CINCINNATI -- Liván Hernández, the man his Washington Nationals teammates have taken to calling "the Don," took it easy Thursday afternoon. He walked to the mound. He threw his pitches, typically no more than a dozen per inning, while sun shimmered off the gold chain around his neck. He walked back. He kept doing it until there were no more pitches to throw.

In the Nationals' 7-1 thumping of the Cincinnati Reds, Hernández twirled the second complete game of his remarkable season and 49th of his career, a seven-hit, no-walk, five-strikeout gem. The Nationals received contributions from everywhere as they won consecutive road games for the first time since May 13. Nyjer Morgan set a single-game Nationals record with three stolen bases, Adam Dunn hit his 23rd home run and the Nationals scored at least seven runs in three straight games for the first time this year.

The most important performance came from Hernández, their most reliable and most defiant pitcher. Released four times in two years, passed over by the entire league this winter, Hernández, 35, has spent four months proving, as he said, "I've still got a lot of gas in the tank." He remembers the slights he suffered, and he carries them every start.

"People can talk about how, 'Livo is not this,' but I don't think about that," Hernández said. "I want to go outside and try to prove people wrong. My friends and my teammates are always like, 'You're a really good pitcher. You can pitch.' But I've got to show some different people. I'm not dumb. I go outside every time I pitch and think about that. It helps me a lot."

On Thursday, Hernández provided a complete game when the Nationals needed one, and gave them a split of the four-game series after dropping the first two games. "It couldn't have come at a better time," Manager Jim Riggleman said. Their bullpen had thrown 7 1/3 innings in two games, and they had to consider calling up a reliever just for the two games until Sunday, when the Nationals will need a roster spot to replace ailing starter Luis Atilano. Hernández made it moot.

"That's clutch for us," reliever Drew Storen said.

By the fifth inning, by which time Hernández had thrown 57 pitches, he could sense a complete game within his grasp. In the humidity -- "I think it was 100 or something like that," he said -- he drank seven bottles of water during the game.
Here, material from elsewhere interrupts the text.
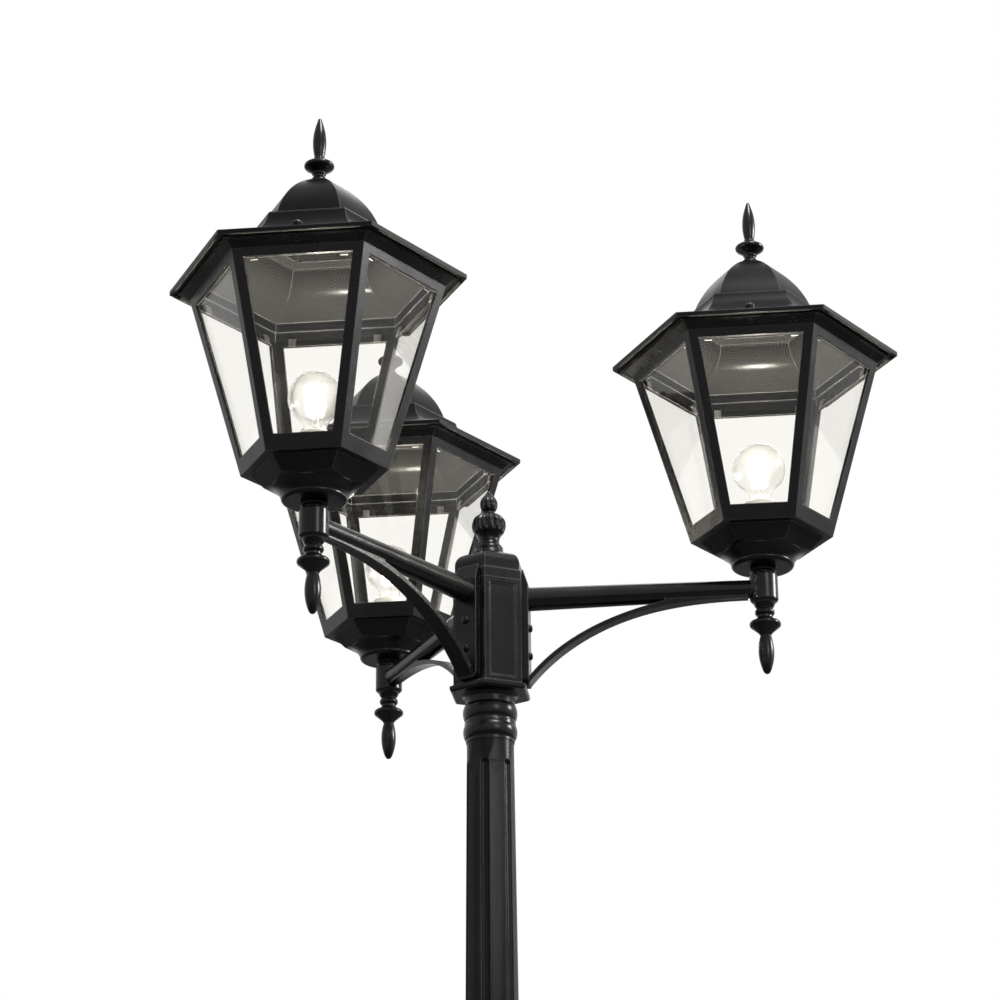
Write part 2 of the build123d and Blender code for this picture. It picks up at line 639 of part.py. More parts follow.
def make_hub_body():
    """Hollow six-sided hub: three panelled faces between the arms' three plain ones."""
    panel_high = HUB_TOP_Z - PANEL_MARGIN
    panel_low = HUB_FOOT_Z + PANEL_MARGIN
    with BuildPart() as hub:
        with BuildSketch(Plane.XY.offset(HUB_FOOT_Z)):
            RegularPolygon(HUB_AP, HEX, major_radius=False, rotation=HEX_HALF_TURN)
        extrude(amount=HUB_TOP_Z - HUB_FOOT_Z)
        add(hexagonal(hub_foot_section(), 2 * HUB_AP, HUB_TURNS))
        with BuildSketch(Plane.XZ):
            with BuildLine():
                low = HUB_BASE_Z
                high = HUB_BASE_Z + FOOT_NECK_H
                Polyline((0, high), (HUB_NECK_R + 5, high))
                SagittaArc((HUB_NECK_R + 5, high), (HUB_NECK_R, low), -1.2)
                Polyline((HUB_NECK_R, low), (0, low), (0, high))
            make_face()
        revolve(axis=Axis.Z)
        with BuildSketch(Plane.XY.offset(HUB_FOOT_Z + HUB_WALL)):
            RegularPolygon(HUB_AP - HUB_WALL, HEX, major_radius=False, rotation=HEX_HALF_TURN)
        extrude(amount=HUB_TOP_Z - HUB_FOOT_Z, mode=Mode.SUBTRACT)
        with Locations((0, 0, HUB_BASE_Z)):
            Cylinder(TENON_R + CLEAR, 2 * (HUB_FOOT_Z + HUB_WALL - HUB_BASE_Z), mode=Mode.SUBTRACT)
        for step in (0, 1):
            width = PANEL_W - 2 * step * PANEL_STEP
            height = panel_high - panel_low - 2 * step * PANEL_STEP
            depth = PANEL_DEPTH * (step + 1)
            with PolarLocations(HUB_AP, 3, start_angle=HUB_TURNS[1]):
                with Locations((0, 0, (panel_high + panel_low) / 2)):
                    Box(2 * depth, width, height, mode=Mode.SUBTRACT)
        for z, radius in [(0, WIRE_R)] + [(level, BOLT_R + CLEAR) for level in BOLT_LEVELS]:
            with PolarLocations(HUB_AP, 3):
                with Locations(Location((0, 0, z), (0, 90, 0))):
                    Cylinder(radius, 3 * HUB_WALL, mode=Mode.SUBTRACT)
    return hub.part


def make_hub_cap():
    """Six-sided cap of the hub: a plain band, a small step and quarter-round shoulders."""
    band = HUB_TOP_Z + HUBCAP_BAND_H
    upper = HUBCAP_AP - HUBCAP_STEP
    shoulder = HUBCAP_TOP_Z - HUBCAP_ROUND
    with BuildSketch() as section:
        with BuildLine():
            Polyline((0, HUB_TOP_Z), (HUBCAP_AP, HUB_TOP_Z), (HUBCAP_AP, band), (upper, band + HUBCAP_STEP))
            Line((upper, band + HUBCAP_STEP), (upper, shoulder))
            JernArc((upper, shoulder), (0, 1), HUBCAP_ROUND, 90)
            Line((upper - HUBCAP_ROUND, HUBCAP_TOP_Z), (0, HUBCAP_TOP_Z))
            mirror(about=Plane.YZ)
        make_face()
    with BuildPart() as cap:
        add(hexagonal(section.sketch, 2 * HUBCAP_AP, HUB_TURNS))
        with BuildSketch(Plane.XY.offset(HUB_TOP_Z)):
            RegularPolygon(HUBCAP_AP - HUBCAP_WALL, HEX, major_radius=False, rotation=HEX_HALF_TURN)
        extrude(amount=shoulder - HUB_TOP_Z, mode=Mode.SUBTRACT)
        with Locations((0, 0, HUBCAP_TOP_Z)):
            Cylinder(CROWN_STUD_R + CLEAR, 4 * HUBCAP_ROUND, mode=Mode.SUBTRACT)
    return cap.part


def make_crown():
    """Hub finial: moulded foot, ball and bud, with its stud."""
    base = HUBCAP_TOP_Z
    with BuildPart() as crown:
        with BuildSketch(Plane.XZ):
            with BuildLine():
                stud = Polyline(
                    (0, base - CROWN_STUD_L), (CROWN_STUD_R, base - CROWN_STUD_L), (CROWN_STUD_R, base), (17.4, base)
                )
                foot = ThreePointArc(stud @ 1, (18.2, base + 3), (16.4, base + 6))
                step = Line(foot @ 1, (16.4, base + 9.5))
                ring = ThreePointArc(step @ 1, (15.6, base + 13), (13.0, base + 15))
                neck = ThreePointArc(ring @ 1, (11.6, base + 20), (13.6, base + 25.6))
                flare = ThreePointArc(neck @ 1, (15.4, base + 28.4), (17.6, base + 31))
                ball = ThreePointArc(flare @ 1, (19.4, base + 43), (9.5, base + 52.2))
                waist = ThreePointArc(ball @ 1, (6.3, base + 54.6), (7.4, base + 57.4))
                bud = ThreePointArc(waist @ 1, (10.5, base + 64), (8.2, base + 71.5))
                Spline(bud @ 1, (4.4, base + 77.4), (0, base + CROWN_L), tangents=[bud % 1, (-1, 0)])
                Line((0, base + CROWN_L), stud @ 0)
            make_face()
        revolve(axis=Axis.Z)
    return crown.part


# ---------------------------------------------------------------- arms, drawn along +X
def make_arm_plate():
    """Flange that bolts the arm to the hub, bevelled at the top."""
    with BuildPart() as plate:
        with BuildSketch(Plane.XZ):
            with BuildLine():
                Polyline(
                    (HUB_AP, PLATE_LOW_Z),
                    (PLATE_FACE, PLATE_LOW_Z),
                    (PLATE_FACE, PLATE_BEVEL_Z),
                    (HUB_AP + 1.5, PLATE_TOP_Z),
                    (HUB_AP, PLATE_TOP_Z),
                    close=True,
                )
            make_face()
        extrude(amount=PLATE_W / 2, both=True)
        low = plate.faces().sort_by(Axis.Z)[0].edges().filter_by(Axis.X)
        fillet(low, PLATE_CORNER)
        for z, radius in [(0, WIRE_R)] + [(level, BOLT_R + CLEAR) for level in BOLT_LEVELS]:
            with Locations(Location((HUB_AP, 0, z), (0, 90, 0))):
                Cylinder(radius, 3 * PLATE_T, mode=Mode.SUBTRACT)
    return plate.part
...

After Drew Stubbs lifted Hernández's 102nd pitch, a curveball, to the warning track in left, Hernández turned, watched and muttered, "No, don't go." For a moment, his complete game appeared in doubt. When the ball settled in Willie Harris's glove for the final out, Hernández threw his hands over his head and started laughing.

He lowered his ERA this season to 3.12. The Nationals signed him for insurance. The only reason he is not their ace is because last year they happened to draft the most celebrated pitching prospect ever. He has not missed any start, and made one on three days' rest. He's thrown 44 more innings than any other Nationals pitcher.

"He's been our best pitcher," Dunn said. "By far."

"He's been everything for our staff," Riggleman said.

"Liván's historical, man," Harris said.

Thursday summarized Hernández's incomparable style and his longevity. He threw 72 of his 102 pitches for strikes, making the Reds chase his cutters, sinkers and sliders as they carved the edges of the plate. He threw no pitch faster than 87 mph and unfurled 11 slower than 70.

"I just go back to when I used to face him," said Dunn, a former Red. "He's not going to miss over the middle of the plate. He throws 85 miles an hour. If he throws over the middle of the plate, he's going to get killed. He knows that. You know that. You tend to expand on him. When you do that, you're done."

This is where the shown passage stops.